**EXERCISE REQUIREMENTS**
Reproduce the section of the listing that begins at the line containing "low, high = Vector((1e9,)" and finishes at the line containing "imported = [obj". Include both end lines and nothing beyond them.

┌──

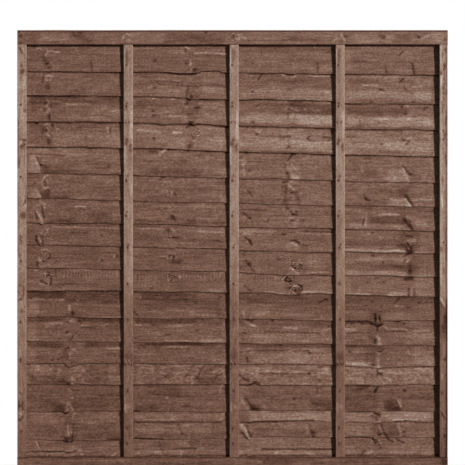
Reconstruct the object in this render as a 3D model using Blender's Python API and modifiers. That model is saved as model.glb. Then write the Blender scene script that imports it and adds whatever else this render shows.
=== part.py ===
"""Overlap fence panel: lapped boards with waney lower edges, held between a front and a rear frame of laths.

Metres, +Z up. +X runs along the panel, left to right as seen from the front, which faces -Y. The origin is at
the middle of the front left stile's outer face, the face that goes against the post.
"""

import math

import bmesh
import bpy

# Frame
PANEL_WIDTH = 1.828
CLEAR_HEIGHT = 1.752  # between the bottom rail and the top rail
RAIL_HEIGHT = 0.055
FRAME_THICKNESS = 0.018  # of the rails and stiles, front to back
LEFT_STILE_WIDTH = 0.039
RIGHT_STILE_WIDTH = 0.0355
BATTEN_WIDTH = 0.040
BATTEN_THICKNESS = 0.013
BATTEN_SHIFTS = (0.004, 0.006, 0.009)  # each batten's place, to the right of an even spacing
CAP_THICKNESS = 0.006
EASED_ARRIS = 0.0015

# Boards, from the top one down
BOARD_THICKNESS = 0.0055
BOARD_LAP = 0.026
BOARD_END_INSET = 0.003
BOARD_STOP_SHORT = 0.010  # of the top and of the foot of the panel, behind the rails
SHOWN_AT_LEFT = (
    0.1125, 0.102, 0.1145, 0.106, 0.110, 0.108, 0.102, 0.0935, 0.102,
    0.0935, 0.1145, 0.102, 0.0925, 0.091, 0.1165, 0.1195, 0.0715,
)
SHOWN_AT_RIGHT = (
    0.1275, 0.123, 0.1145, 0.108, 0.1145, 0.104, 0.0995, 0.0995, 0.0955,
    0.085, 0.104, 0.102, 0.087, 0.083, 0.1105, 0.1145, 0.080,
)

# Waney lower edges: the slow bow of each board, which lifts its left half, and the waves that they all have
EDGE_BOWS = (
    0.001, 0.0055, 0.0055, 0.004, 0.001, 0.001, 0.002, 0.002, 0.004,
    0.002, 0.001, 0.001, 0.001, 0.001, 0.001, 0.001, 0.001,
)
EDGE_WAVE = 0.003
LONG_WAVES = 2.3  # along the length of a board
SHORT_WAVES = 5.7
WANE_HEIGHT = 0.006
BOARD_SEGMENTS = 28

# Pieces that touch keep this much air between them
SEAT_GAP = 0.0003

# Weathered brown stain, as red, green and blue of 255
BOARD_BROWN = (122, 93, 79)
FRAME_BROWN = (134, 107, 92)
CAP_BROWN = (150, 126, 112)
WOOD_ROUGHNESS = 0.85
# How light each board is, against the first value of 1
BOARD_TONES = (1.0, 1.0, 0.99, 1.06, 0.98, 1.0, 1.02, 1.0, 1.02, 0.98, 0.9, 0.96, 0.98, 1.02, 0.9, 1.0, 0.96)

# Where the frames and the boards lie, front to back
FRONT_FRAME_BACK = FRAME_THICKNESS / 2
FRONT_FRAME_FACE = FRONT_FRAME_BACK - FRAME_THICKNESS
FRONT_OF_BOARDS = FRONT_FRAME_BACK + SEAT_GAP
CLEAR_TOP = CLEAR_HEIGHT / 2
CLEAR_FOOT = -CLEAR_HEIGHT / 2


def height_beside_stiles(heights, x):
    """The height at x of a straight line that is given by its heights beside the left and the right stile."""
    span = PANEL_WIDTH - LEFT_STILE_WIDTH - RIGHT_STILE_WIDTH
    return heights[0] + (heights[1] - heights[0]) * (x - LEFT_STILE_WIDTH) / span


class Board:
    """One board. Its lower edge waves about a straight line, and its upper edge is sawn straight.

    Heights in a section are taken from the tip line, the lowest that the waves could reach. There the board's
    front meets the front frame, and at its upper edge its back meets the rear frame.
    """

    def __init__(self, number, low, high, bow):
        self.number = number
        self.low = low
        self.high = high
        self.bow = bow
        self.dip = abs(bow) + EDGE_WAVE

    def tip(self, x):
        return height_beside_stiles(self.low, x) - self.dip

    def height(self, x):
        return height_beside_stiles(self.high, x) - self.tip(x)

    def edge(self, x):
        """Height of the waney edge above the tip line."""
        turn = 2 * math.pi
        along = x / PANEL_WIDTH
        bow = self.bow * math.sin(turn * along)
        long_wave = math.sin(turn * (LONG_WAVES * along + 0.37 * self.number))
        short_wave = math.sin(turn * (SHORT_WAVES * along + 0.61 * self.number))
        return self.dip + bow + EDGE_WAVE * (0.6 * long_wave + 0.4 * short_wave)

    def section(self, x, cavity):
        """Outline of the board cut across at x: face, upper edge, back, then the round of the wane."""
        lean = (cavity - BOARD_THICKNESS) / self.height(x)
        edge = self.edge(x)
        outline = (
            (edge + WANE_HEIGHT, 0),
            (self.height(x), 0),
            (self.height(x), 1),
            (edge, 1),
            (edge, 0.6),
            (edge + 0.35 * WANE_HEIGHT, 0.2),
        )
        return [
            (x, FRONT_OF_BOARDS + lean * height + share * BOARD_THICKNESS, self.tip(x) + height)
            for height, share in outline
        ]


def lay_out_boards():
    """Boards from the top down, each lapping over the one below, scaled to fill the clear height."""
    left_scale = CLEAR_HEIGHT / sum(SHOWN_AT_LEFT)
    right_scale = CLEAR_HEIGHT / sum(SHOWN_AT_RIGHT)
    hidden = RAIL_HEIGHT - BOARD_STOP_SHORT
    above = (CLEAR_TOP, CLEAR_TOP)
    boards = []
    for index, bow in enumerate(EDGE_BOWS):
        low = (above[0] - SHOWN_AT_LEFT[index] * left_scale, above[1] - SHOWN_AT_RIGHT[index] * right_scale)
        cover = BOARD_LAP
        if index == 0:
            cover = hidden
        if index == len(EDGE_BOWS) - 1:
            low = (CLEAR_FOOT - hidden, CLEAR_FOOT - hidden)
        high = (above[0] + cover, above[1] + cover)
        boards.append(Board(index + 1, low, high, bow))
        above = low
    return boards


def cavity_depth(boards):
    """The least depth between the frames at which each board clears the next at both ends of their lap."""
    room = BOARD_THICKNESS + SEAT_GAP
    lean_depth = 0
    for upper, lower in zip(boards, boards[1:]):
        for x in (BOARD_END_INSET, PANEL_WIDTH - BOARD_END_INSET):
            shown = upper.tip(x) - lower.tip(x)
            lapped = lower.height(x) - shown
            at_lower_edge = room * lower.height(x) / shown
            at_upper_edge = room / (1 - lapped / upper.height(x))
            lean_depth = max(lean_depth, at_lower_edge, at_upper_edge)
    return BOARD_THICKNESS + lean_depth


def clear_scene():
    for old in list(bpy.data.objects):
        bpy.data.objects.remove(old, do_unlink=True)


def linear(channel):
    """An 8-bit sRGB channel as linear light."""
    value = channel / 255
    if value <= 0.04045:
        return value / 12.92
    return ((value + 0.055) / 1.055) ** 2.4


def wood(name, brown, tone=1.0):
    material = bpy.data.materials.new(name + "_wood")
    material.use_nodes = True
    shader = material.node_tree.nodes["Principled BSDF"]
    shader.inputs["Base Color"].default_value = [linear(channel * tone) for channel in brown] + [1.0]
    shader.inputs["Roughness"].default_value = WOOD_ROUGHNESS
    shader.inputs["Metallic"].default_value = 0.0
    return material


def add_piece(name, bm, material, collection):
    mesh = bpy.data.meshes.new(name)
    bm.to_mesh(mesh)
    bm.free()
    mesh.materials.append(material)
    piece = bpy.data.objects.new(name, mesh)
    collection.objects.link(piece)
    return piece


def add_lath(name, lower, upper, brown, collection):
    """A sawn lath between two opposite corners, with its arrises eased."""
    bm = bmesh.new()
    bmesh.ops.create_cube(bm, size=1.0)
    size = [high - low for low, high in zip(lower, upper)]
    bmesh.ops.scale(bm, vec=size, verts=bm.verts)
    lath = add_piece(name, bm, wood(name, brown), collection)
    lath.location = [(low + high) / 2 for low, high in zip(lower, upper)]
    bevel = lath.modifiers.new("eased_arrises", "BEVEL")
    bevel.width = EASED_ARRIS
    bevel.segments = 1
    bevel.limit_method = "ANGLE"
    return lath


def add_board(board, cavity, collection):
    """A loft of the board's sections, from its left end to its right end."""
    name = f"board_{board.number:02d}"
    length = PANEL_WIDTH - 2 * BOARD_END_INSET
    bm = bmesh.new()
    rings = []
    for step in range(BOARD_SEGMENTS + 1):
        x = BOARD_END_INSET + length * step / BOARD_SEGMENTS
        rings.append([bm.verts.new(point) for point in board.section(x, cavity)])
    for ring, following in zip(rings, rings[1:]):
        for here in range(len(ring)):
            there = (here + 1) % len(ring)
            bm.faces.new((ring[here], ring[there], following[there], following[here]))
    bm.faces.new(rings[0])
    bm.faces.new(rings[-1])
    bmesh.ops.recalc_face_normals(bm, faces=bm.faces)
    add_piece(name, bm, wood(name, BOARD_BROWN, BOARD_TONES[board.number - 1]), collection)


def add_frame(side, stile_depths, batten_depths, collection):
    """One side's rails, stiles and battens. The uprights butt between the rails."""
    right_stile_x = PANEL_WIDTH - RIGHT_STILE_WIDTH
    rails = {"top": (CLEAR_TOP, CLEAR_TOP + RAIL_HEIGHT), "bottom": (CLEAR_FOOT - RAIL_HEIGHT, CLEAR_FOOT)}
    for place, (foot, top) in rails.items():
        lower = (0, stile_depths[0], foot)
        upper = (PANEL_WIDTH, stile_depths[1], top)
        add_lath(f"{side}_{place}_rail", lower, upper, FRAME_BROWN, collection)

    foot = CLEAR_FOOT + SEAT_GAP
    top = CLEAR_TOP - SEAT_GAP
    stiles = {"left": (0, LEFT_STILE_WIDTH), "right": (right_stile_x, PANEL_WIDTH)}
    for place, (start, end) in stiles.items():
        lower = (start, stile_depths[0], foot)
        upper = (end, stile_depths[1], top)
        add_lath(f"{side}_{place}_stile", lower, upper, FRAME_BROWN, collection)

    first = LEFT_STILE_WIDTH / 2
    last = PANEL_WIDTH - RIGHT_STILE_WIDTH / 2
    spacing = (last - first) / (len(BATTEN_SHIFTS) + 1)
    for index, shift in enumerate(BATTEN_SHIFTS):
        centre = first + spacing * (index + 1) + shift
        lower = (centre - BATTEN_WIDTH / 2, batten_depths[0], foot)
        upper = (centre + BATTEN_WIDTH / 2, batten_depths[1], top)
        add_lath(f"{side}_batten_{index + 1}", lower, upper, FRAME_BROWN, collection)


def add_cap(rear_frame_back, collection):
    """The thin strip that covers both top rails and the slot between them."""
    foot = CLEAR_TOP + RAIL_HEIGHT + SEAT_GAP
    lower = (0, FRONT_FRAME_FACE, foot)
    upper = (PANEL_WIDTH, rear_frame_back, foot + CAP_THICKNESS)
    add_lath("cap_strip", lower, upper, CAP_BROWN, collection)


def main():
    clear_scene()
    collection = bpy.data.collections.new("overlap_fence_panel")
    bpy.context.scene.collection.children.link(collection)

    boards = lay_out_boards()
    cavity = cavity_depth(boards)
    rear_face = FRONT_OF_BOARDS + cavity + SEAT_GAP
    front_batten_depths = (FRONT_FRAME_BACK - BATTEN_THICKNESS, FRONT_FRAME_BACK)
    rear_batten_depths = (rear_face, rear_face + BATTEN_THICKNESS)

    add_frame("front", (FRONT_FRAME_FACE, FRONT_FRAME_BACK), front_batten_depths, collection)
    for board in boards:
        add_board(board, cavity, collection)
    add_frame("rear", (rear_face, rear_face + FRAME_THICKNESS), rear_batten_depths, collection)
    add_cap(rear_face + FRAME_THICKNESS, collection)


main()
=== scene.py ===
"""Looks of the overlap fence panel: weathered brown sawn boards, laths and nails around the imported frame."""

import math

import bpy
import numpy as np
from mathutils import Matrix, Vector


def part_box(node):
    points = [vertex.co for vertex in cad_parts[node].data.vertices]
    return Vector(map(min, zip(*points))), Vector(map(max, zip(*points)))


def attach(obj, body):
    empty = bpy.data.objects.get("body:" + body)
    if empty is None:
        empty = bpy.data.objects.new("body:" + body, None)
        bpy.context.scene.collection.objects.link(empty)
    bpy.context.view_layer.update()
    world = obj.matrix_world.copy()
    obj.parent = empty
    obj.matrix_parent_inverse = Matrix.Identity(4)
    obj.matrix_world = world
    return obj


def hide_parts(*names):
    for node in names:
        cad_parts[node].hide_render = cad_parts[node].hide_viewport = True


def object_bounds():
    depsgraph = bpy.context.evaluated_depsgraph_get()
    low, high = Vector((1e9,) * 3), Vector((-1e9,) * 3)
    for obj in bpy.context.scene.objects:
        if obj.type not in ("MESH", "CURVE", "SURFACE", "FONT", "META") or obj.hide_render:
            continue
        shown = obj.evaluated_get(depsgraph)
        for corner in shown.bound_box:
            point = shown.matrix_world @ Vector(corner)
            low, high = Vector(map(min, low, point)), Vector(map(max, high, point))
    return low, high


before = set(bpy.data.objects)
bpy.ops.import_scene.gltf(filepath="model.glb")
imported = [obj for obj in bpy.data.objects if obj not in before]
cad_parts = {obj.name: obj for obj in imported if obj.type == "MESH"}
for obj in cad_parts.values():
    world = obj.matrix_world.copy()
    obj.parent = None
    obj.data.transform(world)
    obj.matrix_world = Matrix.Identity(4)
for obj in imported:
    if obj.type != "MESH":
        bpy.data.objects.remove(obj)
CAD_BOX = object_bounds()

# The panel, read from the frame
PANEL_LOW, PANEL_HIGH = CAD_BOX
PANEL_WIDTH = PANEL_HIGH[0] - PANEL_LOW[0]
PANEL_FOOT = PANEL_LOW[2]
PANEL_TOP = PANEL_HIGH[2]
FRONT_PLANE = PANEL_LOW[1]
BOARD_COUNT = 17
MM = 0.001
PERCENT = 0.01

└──

**RESULT OF THIS TASK**
    low, high = Vector((1e9,) * 3), Vector((-1e9,) * 3)
    for obj in bpy.context.scene.objects:
        if obj.type not in ("MESH", "CURVE", "SURFACE", "FONT", "META") or obj.hide_render:
            continue
        shown = obj.evaluated_get(depsgraph)
        for corner in shown.bound_box:
            point = shown.matrix_world @ Vector(corner)
            low, high = Vector(map(min, low, point)), Vector(map(max, high, point))
    return low, high


before = set(bpy.data.objects)
bpy.ops.import_scene.gltf(filepath="model.glb")
imported = [obj for obj in bpy.data.objects if obj not in before]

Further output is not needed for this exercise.